The vast majority of spices are tropical plants that cannot survive cold winters. Black pepper only grows outdoors in places like Hawaii or Puerto Rico. Cardamom needs consistently warm conditions. Clove trees are limited to the hottest, most humid tropical zones. Vanilla orchids survive outdoors only in the warmest parts of southern Florida and similar climates. Even ginger and turmeric, which are slightly more cold-tolerant, need warm conditions year-round to produce well.

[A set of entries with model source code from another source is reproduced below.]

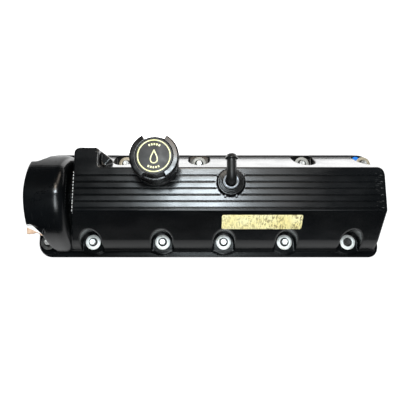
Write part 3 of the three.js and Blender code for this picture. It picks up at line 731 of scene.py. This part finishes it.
def pocket_field(x, y, place, radius):
    """Plan distance to a bolt pocket, open to the outside of the cover."""
    side = math.copysign(1, place[1])
    outward = side * (y - place[1]) - POCKET_SHIFT
    return np.hypot(x - place[0], np.minimum(outward, 0)) - radius


def post_field(x, y, z, place, radius, bottom=-math.inf, top=math.inf):
    """An upright round post, or a hole's shape, with square ends."""
    return np.maximum(tube_field(x, y, place, radius), slab(z, bottom, top))


def ledge_field(x, y, z):
    """The flange band and the raised ledge that bows out around each bolt."""
    outline = rounded_rectangle(-HALF_LENGTH, HALF_LENGTH, -HALF_WIDTH, HALF_WIDTH, (22, 15, 24, 22))
    flange = plan_field(x, y, outline)
    band = meet(meet(flange, z - BAND_TOP, 1.6), FLANGE_BOTTOM - z, 0.6)
    plan = np.maximum(np.maximum(LEDGE_NEAR - y, y - LEDGE_FAR), abs(x) - 253.5)
    for place in BOLTS:
        plan = join(plan, tube_field(x, y, place, BOSS_RADIUS), 5.0)
    ledge = meet(np.maximum(plan, flange + 1.2), z - LEDGE_TOP, 1.6)
    return join(band, np.maximum(ledge, FLANGE_BOTTOM - z), 1.2)


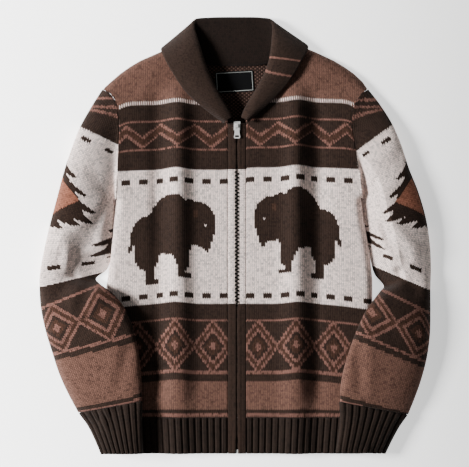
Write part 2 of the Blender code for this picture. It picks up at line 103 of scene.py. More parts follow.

This is why the spice trade historically centered on a handful of regions. Indonesia, India, Sri Lanka, Madagascar, and Vietnam have dominated spice production for centuries, not because of any cultural preference, but because their climates are the only places these plants naturally thrive. India is by far the largest spice-producing country, both in terms of volume consumed domestically and in exports. Allspice, native to the Caribbean and Central America, is one of the few major spices that originated in the Western Hemisphere rather than Asia.

A few spices can grow in temperate climates. Mustard seed, caraway, and poppy seed all come from plants that tolerate cooler weather. But the spices most people think of first, pepper, cinnamon, cloves, nutmeg, cardamom, and vanilla, all require tropical heat and humidity that most of the world simply cannot provide.